I tested the script in python 2.7 and it works perfect. The problem is in python 3.7(and may be only in windows as you were not getting the issue) and I was getting the following error
UnicodeEncodeError: 'charmap' codec can't encode character '\u0100' in position 0: character maps to <undefined>
I went through the python script and found that the stdout encoding is set to utf-8 only if python version is <=2.

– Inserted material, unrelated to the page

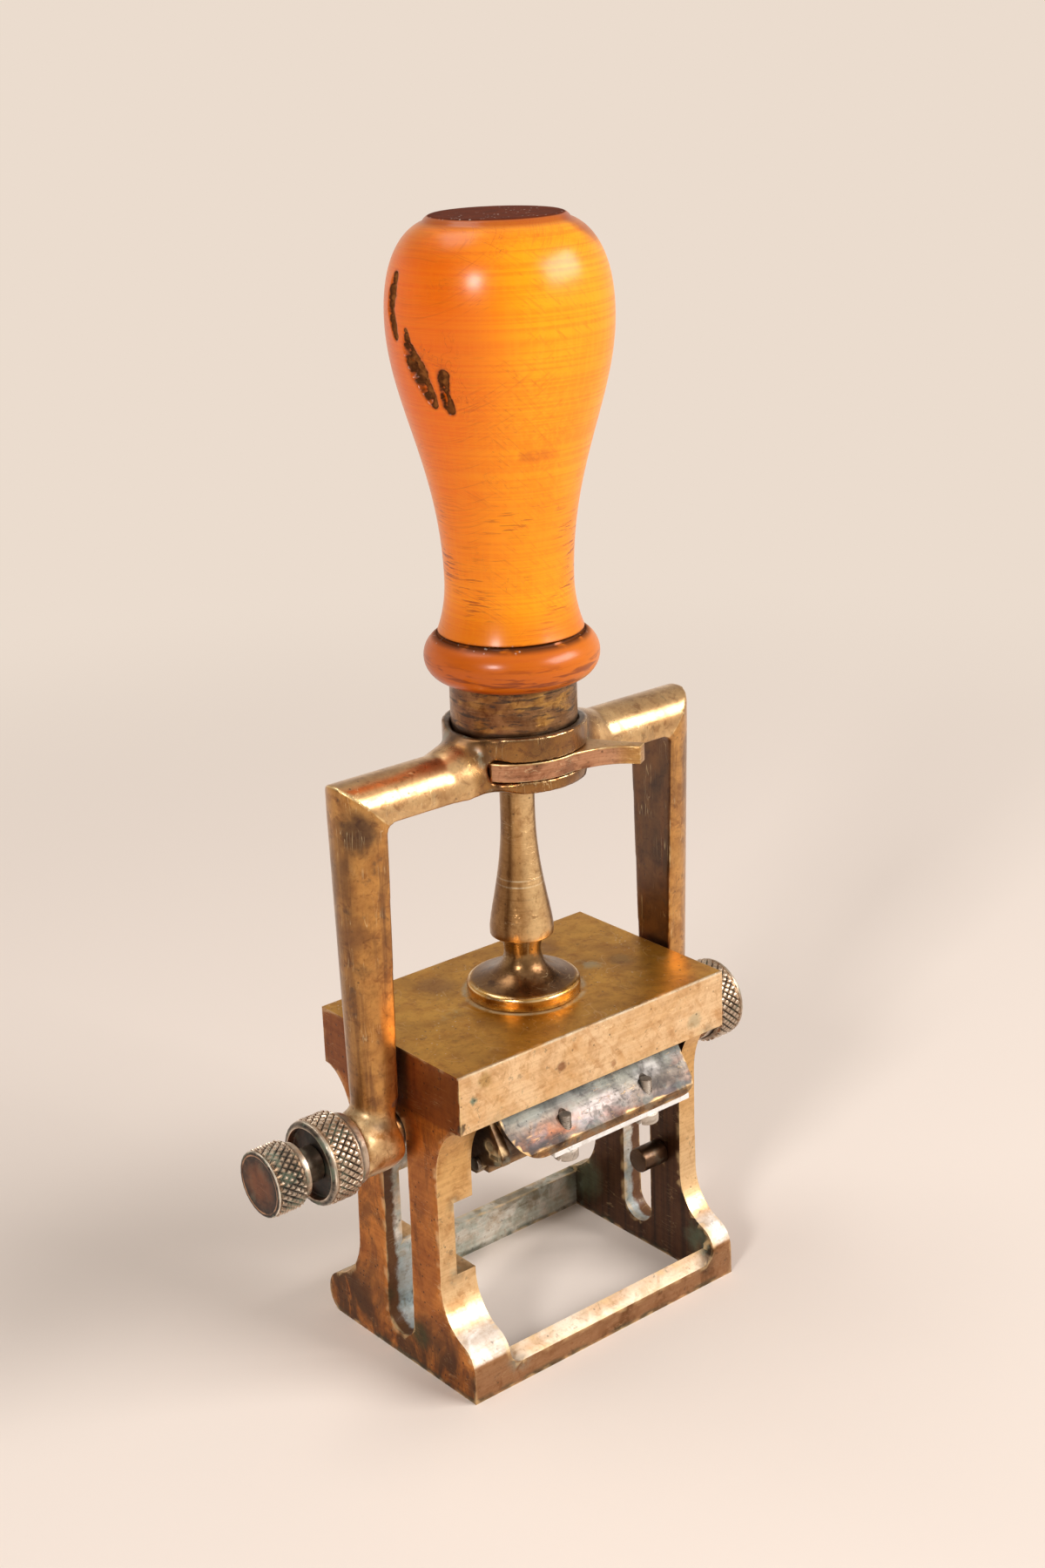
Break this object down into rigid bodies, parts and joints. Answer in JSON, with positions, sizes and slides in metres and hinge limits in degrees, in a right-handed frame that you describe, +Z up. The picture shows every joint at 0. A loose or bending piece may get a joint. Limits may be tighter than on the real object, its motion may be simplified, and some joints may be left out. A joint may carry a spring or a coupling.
{
  "type": "date stamp",
  "caption": "Self-inking date stamp: brass frame, turned wooden handle on a sprung plunger and a type head that turns over as it is pressed.",
  "frame": {"origin": "middle of the foot's footprint on the surface that the stamp stands on", "axes": "+Z up along the plunger, +X along the block towards the plain pivot screw, -Y the front with the wing and the lock lever's tab"},
  "size_m": [0.1221, 0.0494, 0.2264],
  "materials": {
    "cast_brass": "old cast brass, brown toned, satin, bright on its worn edges",
    "yoke_brass": "polished cast brass with brown streaks and bright worn ridges",
    "turned_brass": "turned brass, brown gold, fine turning lines",
    "dark_brass": "toned brass with dark streaks round it",
    "sheet_brass": "dull sheet brass",
    "knob_bronze": "brown grey bronze, diamond knurled",
    "dark_bronze": "dark brown bronze with green in its corners",
    "wing_bronze": "bronze plate toned brown, violet and grey green, gold at its edges",
    "lever_bronze": "copper brown plate with worn bright edges",
    "screw_brass": "brown screw brass",
    "steel": "bright steel with grey brown spots",
    "type_metal": "inked brass type, dark",
    "boxwood": "polished amber boxwood, fine turning lines, dark in the grooves",
    "ink_felt": "ink soaked felt"
  },
  "bodies": {
    "frame": {"frame": "cast_brass", "post_flange": "turned_brass", "column": "turned_brass", "column_retainer": "steel", "return_spring": "steel", "pad_tray": "sheet_brass", "ink_pad": "ink_felt", "tray_screws": "screw_brass", "flip_stud": "dark_bronze"},
    "plunger": {"yoke": "yoke_brass", "ferrule": "dark_brass", "handle": "boxwood", "spring_seat": "steel", "lever_screw": "screw_brass"},
    "lock_lever": {"lock_lever": "lever_bronze"},
    "left_pivot": {"left_pivot_screw": "knob_bronze"},
    "right_pivot": {"right_pivot_screw": "knob_bronze"},
    "head": {"head_plate_left": "dark_bronze", "head_plate_right": "dark_bronze", "flip_cam": "dark_bronze", "front_rail": "dark_bronze", "rear_rail": "dark_bronze", "head_screws": "screw_brass", "front_wing": "wing_bronze", "clamp_strip": "steel", "clamp_screws": "screw_brass", "rear_clamp_bar": "dark_bronze", "rear_clamp_screws": "screw_brass", "front_text_plate": "type_metal", "rear_text_plate": "type_metal", "wheel_spacers": "sheet_brass", "detent_spring": "steel"},
    "date_spindle": {"date_spindle": "steel", "date_knob": "knob_bronze"},
    "wheel_day_tens": {"wheel_day_tens": "type_metal"},
    "wheel_day_units": {"wheel_day_units": "type_metal"},
    "wheel_month": {"wheel_month": "type_metal"},
    "wheel_year_tens": {"wheel_year_tens": "type_metal"},
    "wheel_year_units": {"wheel_year_units": "type_metal"}
  },
  "joints": [
    {"name": "press", "type": "slide", "parent": "frame", "child": "plunger", "axis": [0, 0, -1], "range_m": [0, 0.042], "stiffness_N_per_m": 400, "springref_m": -0.02, "deforming": ["return_spring"]},
    {"name": "head_flip", "type": "hinge", "parent": "plunger", "child": "head", "pos_m": [0, 0, 0.0518], "axis": [-1, 0, 0], "range_deg": [0, 180]},
    {"name": "lock", "type": "hinge", "parent": "plunger", "child": "lock_lever", "pos_m": [0.0067, -0.0086, 0.123], "axis": [0, 0, 1], "range_deg": [-12, 0]},
    {"name": "left_screw_turn", "type": "hinge", "parent": "plunger", "child": "left_pivot", "pos_m": [0, 0, 0.0518], "axis": [1, 0, 0], "continuous": true},
    {"name": "right_screw_turn", "type": "hinge", "parent": "plunger", "child": "right_pivot", "pos_m": [0, 0, 0.0518], "axis": [1, 0, 0], "continuous": true},
    {"name": "date_knob_turn", "type": "hinge", "parent": "head", "child": "date_spindle", "pos_m": [0, 0, 0.0518], "axis": [1, 0, 0], "continuous": true},
    {"name": "wheel_day_tens_turn", "type": "hinge", "parent": "head", "child": "wheel_day_tens", "pos_m": [0, 0, 0.0518], "axis": [1, 0, 0], "continuous": true},
    {"name": "wheel_day_units_turn", "type": "hinge", "parent": "head", "child": "wheel_day_units", "pos_m": [0, 0, 0.0518], "axis": [1, 0, 0], "continuous": true},
    {"name": "wheel_month_turn", "type": "hinge", "parent": "head", "child": "wheel_month", "pos_m": [0, 0, 0.0518], "axis": [1, 0, 0], "continuous": true},
    {"name": "wheel_year_tens_turn", "type": "hinge", "parent": "head", "child": "wheel_year_tens", "pos_m": [0, 0, 0.0518], "axis": [1, 0, 0], "continuous": true},
    {"name": "wheel_year_units_turn", "type": "hinge", "parent": "head", "child": "wheel_year_units", "pos_m": [0, 0, 0.0518], "axis": [1, 0, 0], "continuous": true}
  ],
  "couplings": [
    {"joint": "head_flip", "follows": "press", "rad_per_m": 74.79}
  ]
}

I have made the same change for python version 3 as well. Please find the patch for the same.Let me know if it makes sense
Regards,
Ram.
On Tue, 12 Feb 2019 at 00:50, Hugh Ranalli <hugh@whtc.ca> wrote:
After the latest commit in master branch, I was trying to test the python script. Ironically I still see that the output from the script is completely different from the unaccent.rules file content. Am I missing anything.My testing includes the following
I am using python 3.7.1 and running on Windows 10 Platform
The new status of this patch is: Needs review
Hi Raam,
I just ran generate_unaccent_rules.py under two environments, using the data files given above :
- Python 3.4.3 on Linux Mint 17.3 (equivalent to Ubuntu 14.04)
- Python 3.6.7 on Ubuntu 18.04
In both cases, the output was identical to that generated by the program under Python 2.7. So yes, more information would help. Unfortunately I don't have a Windows Python environment readily available, but could set one up if I had to.